Posted by Center for Individualized Medicine (@samuelsmith5209) · Thu, Aug 28 at 11:12am CST
Microbiome Medicine is Sometimes a Hard Pill to Swallow
Article Originally Featured on NationalGeographic.com
Written by: Carl Zimmer
At a microbiology conference, a scientist was giving a lecture about the microbiome–the microbes that live harmlessly inside of us. She described one unusual case she was involved in where a doctor named Alexander Khoruts used the microbiome to save a patient’s life. The patient had taken antibiotics for a lung infection. While the drugs cleared that infection, they also disrupted the ecology of her gut, allowing a life-threatening species of bacteria called Clostridium difficile to take over. The pathogen was causing horrific levels of diarrhea. Khoruts couldn’t stop it, because it was resistant to every antibiotic he tried.
So Khoruts decided to use an obscure method: the fecal transplant. He took some stool from the patient’s husband, mixed it with water, and delivered it to her large intestines like a suppository. In a matter of days she was recovering.
Since I first heard about these transplants in 2010, they’ve hit the big time. Last year, a team of Danish and Finnish doctors reported clinical trials in which the transplants 94 percent effective against C. difficile. It appears that some species in the transplant from a healthy gut will grow quickly and outcompete the pathogen, returning a sick person’s intestines to its former state. Scientists have been exploring using fecal transplants for other disorders of the gut, along with conditions beyond the gut, such as diabetes and obesity.

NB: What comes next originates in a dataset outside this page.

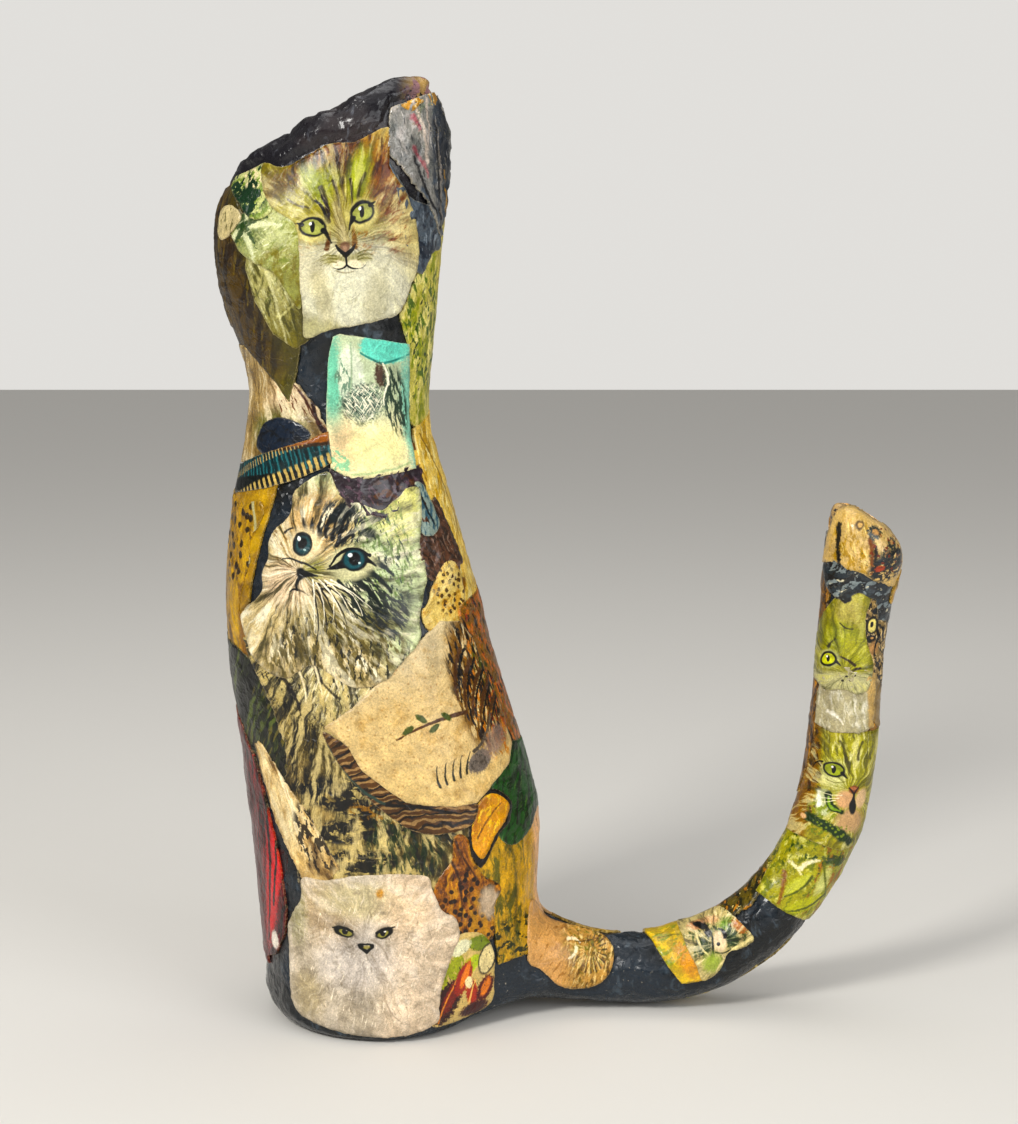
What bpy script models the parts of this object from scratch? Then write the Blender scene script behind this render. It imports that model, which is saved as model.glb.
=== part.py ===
"""A seated papier-mache cat with a long neck, pricked ears and a tail that sweeps out along the
table and rises to a blunt tip. The body and tail are one hand-built piece, so they are one solid.

The cat looks along -X, its tail leaves along +X, and +Z is up. The origin is the middle of the
underside of its base. The form is a coarse cage of slices, rounded by a Subdivision Surface.
"""

import math
from typing import NamedTuple

import bmesh
import bpy
from mathutils import Vector

# Driving dimensions, in metres.
HEIGHT = 0.325
BASE_WIDTH = 0.077
BODY_DEPTH = 0.080
TAIL_THICKNESS = 0.0245

# The slices below are drawn in millimetres on a cat of this height, width, depth and tail.
MM = 0.001
DRAWN_HEIGHT = 325.0
DRAWN_BASE_WIDTH = 77.0
DRAWN_DEPTH = 80.0
DRAWN_TAIL = 24.5

BODY_POINTS = 12
TAIL_POINTS = 8
ROUNDING_LEVELS = 2
SOLE_FLAT = 0.84


class Slice(NamedTuple):
    """One cut through the cat, from a point on its front line to a point on its back line."""

    name: str
    front: tuple
    back: tuple
    half_depth: float
    widest: float


class Link(NamedTuple):
    """One cut through the tail: its middle as (x, z), its radius and how far the cut leans."""

    middle: tuple
    radius: float
    lean: float


BODY = (
    Slice("sole", (-36.0, 0.0), (35.0, 0.0), 41.0, 0.52),
    Slice("foot", (-40.5, 5.5), (39.5, 5.5), 44.0, 0.52),
    Slice("tail_low", (-41.0, 12.0), (42.0, 9.0), 44.0, 0.50),
    Slice("tail_high", (-42.0, 30.0), (53.0, 34.0), 43.0, 0.46),
    Slice("haunch", (-44.5, 60.0), (57.0, 60.0), 42.0, 0.44),
    Slice("belly", (-47.0, 88.0), (54.5, 85.0), 41.0, 0.46),
    Slice("ribs", (-50.5, 117.0), (43.5, 116.0), 39.0, 0.48),
    Slice("chest", (-54.0, 150.0), (34.0, 150.0), 36.5, 0.50),
    Slice("shoulder", (-50.5, 180.0), (25.5, 184.0), 32.5, 0.50),
    Slice("neck", (-43.2, 214.0), (15.6, 210.0), 28.5, 0.52),
    Slice("throat", (-43.4, 231.0), (18.8, 232.0), 29.0, 0.52),
    Slice("jaw", (-53.0, 250.0), (20.5, 255.0), 33.5, 0.50),
    Slice("cheek", (-55.5, 273.0), (23.5, 281.0), 34.5, 0.50),
    Slice("brow", (-53.5, 289.5), (25.5, 306.0), 31.5, 0.56),
    Slice("crown", (-37.0, 303.0), (20.5, 322.0), 25.5, 0.62),
)

TAIL = (
    Link((66.0, 16.5), 13.4, 6.0),
    Link((80.0, 13.6), 12.3, 2.0),
    Link((96.0, 13.2), 13.0, -8.0),
    Link((114.5, 16.8), 13.6, -20.0),
    Link((133.0, 27.0), 12.8, -36.0),
    Link((148.3, 44.3), 12.0, -52.0),
    Link((158.6, 64.5), 12.2, -70.0),
    Link((163.5, 86.0), 12.0, -82.0),
    Link((165.0, 112.0), 11.5, -86.0),
    Link((166.6, 139.0), 11.1, -86.0),
    Link((168.9, 157.0), 12.2, -82.0),
    Link((170.9, 169.6), 14.5, -70.0),
    Link((168.3, 180.2), 10.4, -60.0),
)

# The ears move ring points of the head: (slice name, points from the back, backward, spread, lift).
EARS = (
    ("brow", 1, 0.0, 2.0, 4.0),
    ("brow", 3, 0.0, 0.0, 3.0),
    ("crown", 0, 0.0, 0.0, -8.0),
    ("crown", 1, 4.5, 3.0, 14.6),
    ("crown", 2, -1.0, 1.0, 11.0),
    ("crown", 3, -1.0, 0.0, 8.0),
    ("crown", 4, 0.0, 0.0, 5.5),
    ("crown", 5, 0.0, 0.0, 3.0),
)
CROWN_HOLLOW = -1.5

PAPER_COLOUR = (0.34, 0.30, 0.12, 1.0)
PAPER_ROUGHNESS = 0.45


def clear_scene():
    """Removes the objects that a new file holds."""
    for thing in list(bpy.data.objects):
        bpy.data.objects.remove(thing)


def swell(points):
    """How much a ring of this many cage points is enlarged, so that its rounded form keeps its size."""
    return 6.0 / (4.0 + 2.0 * math.cos(2.0 * math.pi / points))


def to_metres(x, y, z):
    """A point of the drawn cat, in millimetres, as metres on the cat of the driving dimensions."""
    across = BASE_WIDTH / DRAWN_BASE_WIDTH
    deep = BODY_DEPTH / DRAWN_DEPTH
    up = HEIGHT / DRAWN_HEIGHT
    return Vector((x * across, y * deep, z * up))


def body_ring(cut, shrink=1.0):
    """The cage points of one slice, from its back line round by the far side, as metres."""
    front = Vector((cut.front[0], 0.0, cut.front[1]))
    back = Vector((cut.back[0], 0.0, cut.back[1]))
    middle = front.lerp(back, cut.widest)
    grow = swell(BODY_POINTS) * shrink
    ring = []
    for k in range(BODY_POINTS):
        turn = 2.0 * math.pi * k / BODY_POINTS
        along, side = math.cos(turn), math.sin(turn)
        reach = (back - middle) if along > 0.0 else (middle - front)
        point = middle + reach * (along * grow) + Vector((0.0, cut.half_depth * side * grow, 0.0))
        if shrink == 1.0:
            point += ear_lift(cut.name, k)
        ring.append(to_metres(*point))
    return ring


def ear_lift(name, k):
    """How far the ears move ring point k of the named slice, in millimetres."""
    from_back = min(k, BODY_POINTS - k)
    side = 1.0 if k <= BODY_POINTS // 2 else -1.0
    for slice_name, points, backward, spread, lift in EARS:
        if name == slice_name and from_back == points:
            return Vector((backward, side * spread, lift))
    return Vector((0.0, 0.0, 0.0))


def tail_ring(link):
    """The cage points of one tail link, in the order of the hole that the tail grows from."""
    grow = swell(TAIL_POINTS) * link.radius * TAIL_THICKNESS / (DRAWN_TAIL * MM)
    lean = math.radians(link.lean)
    up = Vector((math.sin(lean), 0.0, math.cos(lean)))
    side = Vector((0.0, 1.0, 0.0))
    middle = Vector((link.middle[0], 0.0, link.middle[1]))
    ring = []
    for k in range(TAIL_POINTS):
        turn = 2.0 * math.pi * k / TAIL_POINTS
        point = middle + (up * math.cos(turn) + side * math.sin(turn)) * grow
        ring.append(to_metres(*point))
    return ring


def add_ring(mesh, points):
    """Adds a ring's points to the cage and gives its vertices."""
    return [mesh.verts.new(point) for point in points]


def join_rings(mesh, lower, upper, skip=()):
    """Adds the band of quads between two rings, without those whose index is in skip."""
    count = len(lower)
    for k in range(count):
        if k not in skip:
            n = (k + 1) % count
            mesh.faces.new((lower[k], lower[n], upper[n], upper[k]))


def grow_body(mesh):
    """Adds the body's cage and gives its rings by the names of their slices."""
    rings = {cut.name: add_ring(mesh, body_ring(cut)) for cut in BODY}
    order = [cut.name for cut in BODY]
    beside_back = (0, BODY_POINTS - 1)
    open_bands = (("foot", "tail_low"), ("tail_low", "tail_high"))
    for low, high in zip(order, order[1:]):
        skip = beside_back if (low, high) in open_bands else ()
        join_rings(mesh, rings[low], rings[high], skip)

    sole = add_ring(mesh, body_ring(BODY[0], SOLE_FLAT))
    join_rings(mesh, sole, rings["sole"])
    mesh.faces.new(list(reversed(sole)))

    crown = add_ring(mesh, body_ring(BODY[-1], 0.5))
    join_rings(mesh, rings["crown"], crown)
    hollow = Vector((0.0, 0.0, CROWN_HOLLOW * MM))
    for vertex in crown:
        vertex.co += hollow
    mesh.faces.new(crown)
    return rings


def tail_root(rings):
    """The eight vertices round the opening in the body's cage, from the top round by the far side."""
    high, middle, low = rings["tail_high"], rings["tail_low"], rings["foot"]
    return [high[0], high[1], middle[1], low[1], low[0], low[-1], middle[-1], high[-1]]


def grow_tail(mesh, root):
    """Adds the tail's cage, from the opening in the body to its closed tip."""
    last = root
    for link in TAIL:
        ring = add_ring(mesh, tail_ring(link))
        join_rings(mesh, ring, last)
        last = ring
    mesh.faces.new(list(reversed(last)))


def paper_material():
    """The varnished printed paper that covers the whole cat."""
    material = bpy.data.materials.new("decoupage_paper")
    material.use_nodes = True
    shader = material.node_tree.nodes["Principled BSDF"]
    shader.inputs["Base Color"].default_value = PAPER_COLOUR
    shader.inputs["Roughness"].default_value = PAPER_ROUGHNESS
    return material


def make_cat(collection):
    """Makes the cat's cage, gives it its rounding and its paper, and links it."""
    mesh = bmesh.new()
    rings = grow_body(mesh)
    grow_tail(mesh, tail_root(rings))
    unused = [vertex for vertex in mesh.verts if not vertex.link_faces]
    bmesh.ops.delete(mesh, geom=unused, context="VERTS")
    bmesh.ops.recalc_face_normals(mesh, faces=mesh.faces)
    data = bpy.data.meshes.new("papier_mache_cat")
    mesh.to_mesh(data)
    mesh.free()
    data.shade_smooth()
    data.materials.append(paper_material())
    cat = bpy.data.objects.new("papier_mache_cat", data)
    collection.objects.link(cat)
    rounding = cat.modifiers.new("rounding", "SUBSURF")
    rounding.levels = ROUNDING_LEVELS
    rounding.render_levels = ROUNDING_LEVELS
    return cat


def main():
    """Builds the cat in a collection of its own."""
    clear_scene()
    collection = bpy.data.collections.new("papier_mache_cat")
    bpy.context.scene.collection.children.link(collection)
    make_cat(collection)


main()
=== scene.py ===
"""The looks of a papier-mache cat: a crumpled paper skin, printed cut-outs glued over it, and varnish."""

import logging
import math
import random
import zlib
from collections.abc import Callable
from dataclasses import dataclass, field, fields
from enum import Enum

import bmesh
import bpy
import numpy as np
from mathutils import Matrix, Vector
from mathutils.bvhtree import BVHTree
from mathutils.geometry import delaunay_2d_cdt


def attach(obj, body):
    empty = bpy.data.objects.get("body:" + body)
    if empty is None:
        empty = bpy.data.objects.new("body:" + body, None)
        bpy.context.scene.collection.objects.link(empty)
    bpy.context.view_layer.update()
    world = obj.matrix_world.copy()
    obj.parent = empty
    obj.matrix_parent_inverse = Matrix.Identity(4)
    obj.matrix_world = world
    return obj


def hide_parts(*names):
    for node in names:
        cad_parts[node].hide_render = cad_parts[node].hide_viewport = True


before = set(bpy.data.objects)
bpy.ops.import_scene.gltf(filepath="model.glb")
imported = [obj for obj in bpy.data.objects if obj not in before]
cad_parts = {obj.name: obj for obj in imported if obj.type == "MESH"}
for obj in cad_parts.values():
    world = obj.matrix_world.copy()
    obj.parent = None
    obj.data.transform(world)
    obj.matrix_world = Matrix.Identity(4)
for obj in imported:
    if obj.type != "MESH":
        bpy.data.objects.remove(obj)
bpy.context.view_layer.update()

MM = 0.001
NODE = "papier_mache_cat"
ROOT = "root"
LOG = logging.getLogger("papier_mache_cat")

Point = tuple[float, float]
Ink = str
Colour = tuple[float, float, float, float]
Socket = bpy.types.NodeSocket
Node = bpy.types.Node
Tree = bpy.types.NodeTree


def ramp(value: np.ndarray, low: float, high: float) -> np.ndarray:
    """Rises smoothly from 0 at low to 1 at high.

    Args:
        value: The numbers to weigh.
        low: Where the rise starts.
        high: Where the rise ends.

    Returns:
        One weight for each number.
    """
    share = np.clip((value - low) / (high - low), 0.0, 1.0)
    return share * share * (3.0 - 2.0 * share)


def ink(code: Ink) -> Colour:
    """Mixes a printing ink.

    Args:
        code: Red, green and blue as two hex digits each, as they look on paper.

    Returns:
        The ink as linear red, green, blue and full cover.
    """
    shades = [int(code[k : k + 2], 16) / 255.0 for k in (0, 2, 4)]
    linear = [s / 12.92 if s <= 0.04045 else ((s + 0.055) / 1.055) ** 2.4 for s in shades]
    return (*linear, 1.0)


class Bench:
    """A node tree that is being wired up."""

    NUMBERS = ("LENGTH", "DOT_PRODUCT", "DISTANCE")
    MIDDLE = (0.5, 0.5, 0.5)

    def __init__(self, tree: bpy.types.NodeTree) -> None:
        """Keeps the tree that the nodes go into."""
        self.tree = tree

    def plug(self, socket: Socket, value: object) -> None:
        """Links a socket or sets its plain value.

        Args:
            socket: The input to feed.
            value: An output socket, or a number, vector, colour, object or material; None leaves it.
        """
        if value is None:
            return
        if isinstance(value, bpy.types.NodeSocket):
            self.tree.links.new(value, socket)
        else:
            socket.default_value = value

    def add(self, kind: str, *plugs: object, named: dict | None = None, **options: object) -> Node:
        """Adds a node.

        Args:
            kind: The node's type.
            plugs: What feeds its inputs, in their order.
            named: What feeds inputs that are given by name.
            options: Settings of the node itself.

        Returns:
            The new node.
        """
        node = self.tree.nodes.new(kind)
        for option, value in options.items():
            setattr(node, option, value)
        for index, value in enumerate(plugs):
            self.plug(node.inputs[index], value)
        for name, value in (named or {}).items():
            self.plug(node.inputs[name], value)
        return node

    def math(self, operation: str, *plugs: object, clamp: bool = False) -> Socket:
        """Adds a Math node and gives its result."""
        return self.add("ShaderNodeMath", *plugs, operation=operation, use_clamp=clamp).outputs[0]

    def times(self, *plugs: object, clamp: bool = False) -> Socket:
        """Multiplies two numbers, and adds a third where there is one."""
        return self.math("MULTIPLY_ADD" if len(plugs) > 2 else "MULTIPLY", *plugs, clamp=clamp)

    def vector(self, operation: str, *plugs: object) -> Socket:
        """Adds a Vector Math node and gives its vector, or its number for a length or a dot product."""
        node = self.add("ShaderNodeVectorMath", *plugs, operation=operation)
        return node.outputs["Value" if operation in self.NUMBERS else "Vector"]

    def scaled(self, vector: object, share: object) -> Socket:
        """Scales a vector by a number."""
        node = self.add("ShaderNodeVectorMath", vector, named={"Scale": share}, operation="SCALE")
        return node.outputs[0]

    def rise(self, value: object, low: object, high: object, *ends: object) -> Socket:
        """Adds a smooth step from 0 to 1, or between two ends, as value goes from low to high."""
        plugs = (value, low, high, *(ends or (0.0, 1.0)))
        return self.add("ShaderNodeMapRange", *plugs, interpolation_type="SMOOTHSTEP").outputs[0]

    def mix(self, share: object, under: object, over: object, blend: str = "MIX") -> Socket:
        """Adds a colour Mix node and gives its result."""
        plugs = (share, None, None, None, None, None, under, over)
        return self.add("ShaderNodeMix", *plugs, data_type="RGBA", blend_type=blend).outputs[2]

    def noise(self, place: object, scale: float, detail: float = 2.0, rough: float = 0.5) -> Node:
        """Adds a Noise Texture node on a place and gives the node."""
        named = {"Vector": place, "Scale": scale, "Detail": detail, "Roughness": rough}
        return self.add("ShaderNodeTexNoise", named=named)

    def facets(self, place: object, scale: float) -> Socket:
        """Adds flat facets that meet in sharp creases, as crushed paper has, and gives their height.

        Args:
            place: The place, in millimetres.
            scale: How many facets there are to a millimetre.

        Returns:
            The height of the facets, from 0 in their middles.
        """
        named = {"Vector": place, "Scale": scale}
        node = self.add("ShaderNodeTexVoronoi", named=named, distance="CHEBYCHEV", voronoi_dimensions="3D")
        return node.outputs["Distance"]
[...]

But there are many obstacles left to putting fecal transplants into widespread practice. For one thing, the FDA is very cautious with this kind of living medicine. For another thing, fecal transplants are conceptually crude. Doctors simply give a patient a random sample of hundreds of different species from a healthy person’s gut, assuming that at least some of them will restore the patient to health. When the patients get better, they can’t say precisely why.